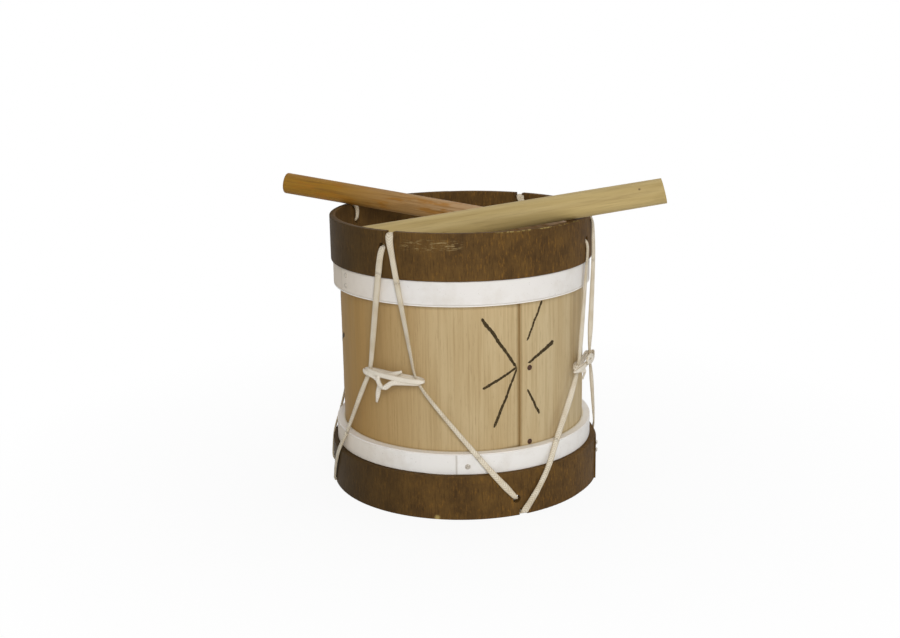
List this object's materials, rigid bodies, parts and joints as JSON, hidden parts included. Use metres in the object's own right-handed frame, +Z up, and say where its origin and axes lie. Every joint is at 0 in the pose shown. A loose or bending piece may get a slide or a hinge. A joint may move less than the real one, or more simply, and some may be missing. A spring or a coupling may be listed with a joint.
{
  "type": "bombo drum",
  "caption": "Small lace-tensioned wooden drum with hide heads, dark hoops, white strips and sliding lace ties, its sticks laid across the rim.",
  "frame": {"origin": "on the drum's axis, in the plane that the bottom hoop stands on", "axes": "+Z up the drum's axis, +X to the right of the picture, where the sticks' long spread lies, +Y away from the viewer"},
  "size_m": [0.2844, 0.2074, 0.2353],
  "materials": {
    "shell_wood": "bare pale plywood with an upright grain, waxed",
    "dark_hoop": "dark brown stained bentwood, worn at the edges",
    "white_paint": "white painted strip, a little grubby",
    "rawhide": "translucent cream rawhide, turned out as a cream line under the white strips",
    "white_lace": "off-white flat lace",
    "nail_iron": "rusty iron",
    "bright_nails": "pale bare steel",
    "painted_nails": "painted over with the strip",
    "orange_stick": "orange-brown turned wood",
    "pale_stick": "pale sanded wood"
  },
  "bodies": {
    "drum": {"shell": "shell_wood", "shell_seam_nails": "nail_iron", "top_flesh_hoop": "white_paint", "bottom_flesh_hoop": "white_paint", "top_flesh_hoop_nails": "painted_nails", "bottom_flesh_hoop_nails": "nail_iron", "top_head": "rawhide", "bottom_head": "rawhide", "top_counter_hoop": "dark_hoop", "bottom_counter_hoop": "dark_hoop", "top_counter_hoop_nails": "nail_iron", "bottom_counter_hoop_nails": "bright_nails", "lacing_cord": "white_lace", "lacing_knot": "white_lace"},
    "tie_front_left": {"tie_front_left": "white_lace"},
    "tie_right": {"tie_right": "white_lace"},
    "tie_back_right": {"tie_back_right": "white_lace"},
    "tie_back_left": {"tie_back_left": "white_lace"},
    "stick_left": {"stick_left": "orange_stick"},
    "stick_right": {"stick_right": "pale_stick"}
  },
  "joints": [
    {"name": "tie_front_left_slide", "type": "slide", "parent": "drum", "child": "tie_front_left", "axis": [0, 0, 1], "range_m": [-0.014, 0.014], "deforming": ["lacing_cord"]},
    {"name": "tie_right_slide", "type": "slide", "parent": "drum", "child": "tie_right", "axis": [0, 0, 1], "range_m": [-0.014, 0.014], "deforming": ["lacing_cord"]},
    {"name": "tie_back_right_slide", "type": "slide", "parent": "drum", "child": "tie_back_right", "axis": [0, 0, 1], "range_m": [-0.014, 0.014], "deforming": ["lacing_cord"]},
    {"name": "tie_back_left_slide", "type": "slide", "parent": "drum", "child": "tie_back_left", "axis": [0, 0, 1], "range_m": [-0.014, 0.014], "deforming": ["lacing_cord"]},
    {"name": "stick_left_lift", "type": "slide", "parent": "drum", "child": "stick_left", "axis": [0, 0, 1], "range_m": [0, 0.12]},
    {"name": "stick_right_lift", "type": "slide", "parent": "drum", "child": "stick_right", "axis": [0, 0, 1], "range_m": [0, 0.12]}
  ]
}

» DIRECTIVE:
Each line above is to be repeated exactly.

» SOLUTION TO THIS PROBLEM:
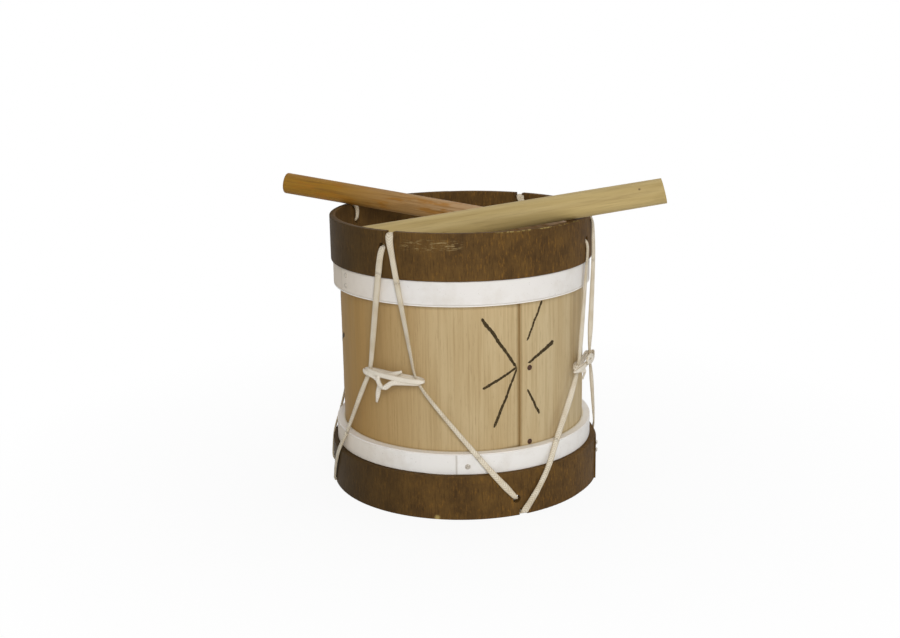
List this object's materials, rigid bodies, parts and joints as JSON, hidden parts included. Use metres in the object's own right-handed frame, +Z up, and say where its origin and axes lie. Every joint is at 0 in the pose shown. A loose or bending piece may get a slide or a hinge. A joint may move less than the real one, or more simply, and some may be missing. A spring or a coupling may be listed with a joint.
{
  "type": "bombo drum",
  "caption": "Small lace-tensioned wooden drum with hide heads, dark hoops, white strips and sliding lace ties, its sticks laid across the rim.",
  "frame": {"origin": "on the drum's axis, in the plane that the bottom hoop stands on", "axes": "+Z up the drum's axis, +X to the right of the picture, where the sticks' long spread lies, +Y away from the viewer"},
  "size_m": [0.2844, 0.2074, 0.2353],
  "materials": {
    "shell_wood": "bare pale plywood with an upright grain, waxed",
    "dark_hoop": "dark brown stained bentwood, worn at the edges",
    "white_paint": "white painted strip, a little grubby",
    "rawhide": "translucent cream rawhide, turned out as a cream line under the white strips",
    "white_lace": "off-white flat lace",
    "nail_iron": "rusty iron",
    "bright_nails": "pale bare steel",
    "painted_nails": "painted over with the strip",
    "orange_stick": "orange-brown turned wood",
    "pale_stick": "pale sanded wood"
  },
  "bodies": {
    "drum": {"shell": "shell_wood", "shell_seam_nails": "nail_iron", "top_flesh_hoop": "white_paint", "bottom_flesh_hoop": "white_paint", "top_flesh_hoop_nails": "painted_nails", "bottom_flesh_hoop_nails": "nail_iron", "top_head": "rawhide", "bottom_head": "rawhide", "top_counter_hoop": "dark_hoop", "bottom_counter_hoop": "dark_hoop", "top_counter_hoop_nails": "nail_iron", "bottom_counter_hoop_nails": "bright_nails", "lacing_cord": "white_lace", "lacing_knot": "white_lace"},
    "tie_front_left": {"tie_front_left": "white_lace"},
    "tie_right": {"tie_right": "white_lace"},
    "tie_back_right": {"tie_back_right": "white_lace"},
    "tie_back_left": {"tie_back_left": "white_lace"},
    "stick_left": {"stick_left": "orange_stick"},
    "stick_right": {"stick_right": "pale_stick"}
  },
  "joints": [
    {"name": "tie_front_left_slide", "type": "slide", "parent": "drum", "child": "tie_front_left", "axis": [0, 0, 1], "range_m": [-0.014, 0.014], "deforming": ["lacing_cord"]},
    {"name": "tie_right_slide", "type": "slide", "parent": "drum", "child": "tie_right", "axis": [0, 0, 1], "range_m": [-0.014, 0.014], "deforming": ["lacing_cord"]},
    {"name": "tie_back_right_slide", "type": "slide", "parent": "drum", "child": "tie_back_right", "axis": [0, 0, 1], "range_m": [-0.014, 0.014], "deforming": ["lacing_cord"]},
    {"name": "tie_back_left_slide", "type": "slide", "parent": "drum", "child": "tie_back_left", "axis": [0, 0, 1], "range_m": [-0.014, 0.014], "deforming": ["lacing_cord"]},
    {"name": "stick_left_lift", "type": "slide", "parent": "drum", "child": "stick_left", "axis": [0, 0, 1], "range_m": [0, 0.12]},
    {"name": "stick_right_lift", "type": "slide", "parent": "drum", "child": "stick_right", "axis": [0, 0, 1], "range_m": [0, 0.12]}
  ]
}